運命の出会いは「ネコのバス」に乗って…保護猫と触れ合える移動式譲渡会

 2019年4月13日から2日間、神戸市の「ネスカフェ 三宮」前で、チャーミングな「ネコのバス」を活用した保護猫の譲渡会が開催されました。「ネコのバス」の譲渡会とはどのような譲渡会なのか、詳しいお話をネスレ日本 ピュリナ ペットケアの野村裕彦さんに聞きました。

■猫と触れ合って、相性を確かめることができる譲渡会

 -「ネコのバス」の譲渡会とは、どのような譲渡会なのでしょうか。

 ネスレ日本 野村裕彦さん(以下、野村)「ネスレ日本では、2018年4月からネコリパブリックと共同で「ネコのバス」を活用した保護猫の譲渡会を開催しています。いままでに神戸で6回(各回2日間)、大阪と名古屋で各2回(各回1日間)開催しました。移動できるので、各地で開催することができるんです。人が多く集まる都心部で開催することで、保護猫や譲渡会のことを知らない人にも、興味を持っていただけたらと考えています」

 -バスの中は、どんなふうになっているのですか。

 野村「バスの中では、保護猫たちが新しい家族の方との出会いを待っています。ケージで休んでいる子もいますが、車内に取り付けられたキャットウォークを気ままに歩いたり、キャットタワーで上下運動したりしています。猫の素顔を見ることができるので、活動的だとか大人しいとか性格もよく分かるんですよ。ネコリパブリックは猫の世話の他、迎え入れ希望者とのマッチング(人と猫の相性を考える)もしています。どの猫にしようか迷われた時、プロの目でアドバイスすることもできます」

 「一度に最高6名までバスの中に入っていただくことができ、気になる猫がいれば、その場で触れ合えます。『身近なところで触れ合える』のもネコのバスの利点なんです。猫たちのストレスにならないよう、1回あたりの対面時間は約20分にしています。神戸での開催の場合12時~16時まで4時間開催するのですが、猫たちは必ず40分間休憩します」

 -どんな人が参加できるのですか。

 野村「迎え入れ希望者の方なら、どなたでもお気軽ご参加いただけます。ただ、『ネコのバス』の譲渡会は『家族を探す会』なので、単に猫と遊びたいという目的の方は、利用を控えてもらっています」

 -どのような流れで譲渡されるのでしょうか。

 野村「希望される猫が決まったら、保護主さんとの面談に進んでいただきます。

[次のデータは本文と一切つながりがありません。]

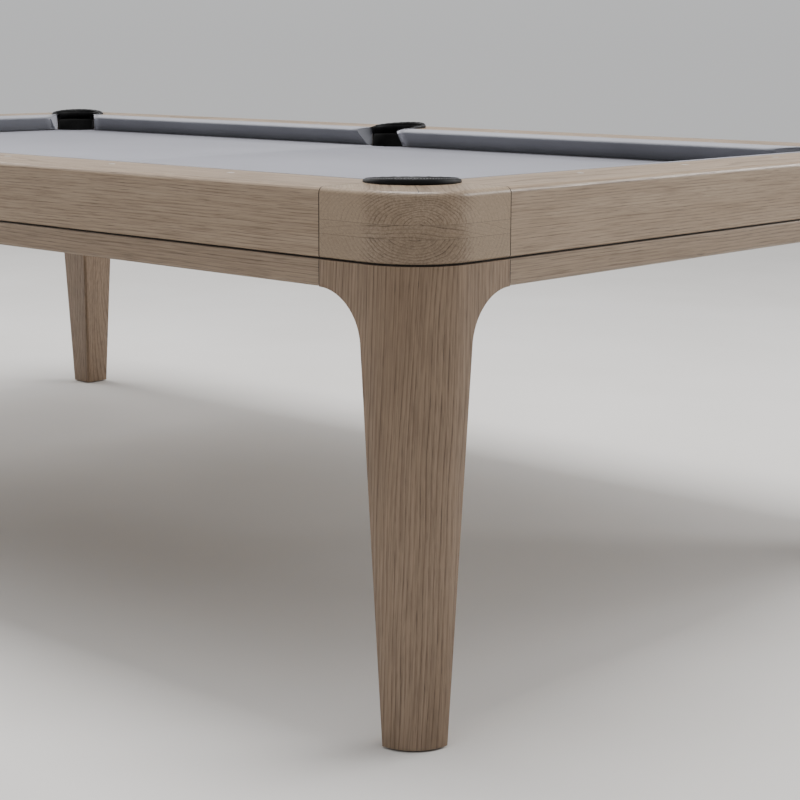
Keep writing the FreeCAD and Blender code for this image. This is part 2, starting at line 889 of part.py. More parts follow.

家族構成や住環境、年齢などの譲渡条件にマッチすれば、双方合意のもとで一定期間のトライアル譲渡がスタート、その後、正式譲渡という流れになります」

■ 二度と悲しい思いはさせたくない

 -猫は何匹くらい参加しているのですか。

 野村「今日は6匹の成猫が参加しているのですが、子猫が来ることもあり、毎回数は変わります。名前や保護にいたった経緯などもご覧になれます」

 -いままでに何匹の猫を譲渡されたのでしょうか。

 野村「昨年4月・6月・10月に三宮(神戸)で延べ6日間開催した譲渡会に参加した猫は全部で55匹、うち譲渡にいたった猫は16匹です」

 -55匹参加して、譲渡にいたったのは16匹なのですね。

 野村「保護主さんは、猫を譲渡するにあたり、「二度と悲しい思いはさせたくない」と強く願っています。そのため、条件に合わない場合は譲渡できないこともあります。たとえば、初回は16匹の猫が参加し、うち15匹の猫に引き合いがありました。しかし、トライアルまで進んだ猫は8匹、譲渡された猫は5匹です。猫たちの幸せを願うなら、それもやむを得ないと考えています」

■ひとつひとつ問題を解決していきたい

 -今後の展望について聞かせてください。

 野村「『ネコのバス』は移動式なので、各地で譲渡会を開催することもできます。しかし、2ヶ月に一度、三宮で『ネコのバス』の譲渡会を開催しているので、まずは、『定期開催』をしているということを、たくさんの人に知ってもらえると嬉しいです。

 -行政ともタッグを組んでいるのですか。

 野村「動物愛護法が改正されて殺処分数が減ったとはいうものの、行政では人とペットとの共生社会をどのように実現していくべきか悩んでいると聞いています。『ネコのバス』を活用した譲渡会が課題解決の一助になればとの思いから行政との取組を進めています。スタートしてから1年ですが、私たちが加入している『神戸市人と猫との共生推進協議会』や名古屋市、大阪市とも協力して、ひとつひとつ課題の解決法を探っていけたらと思っています。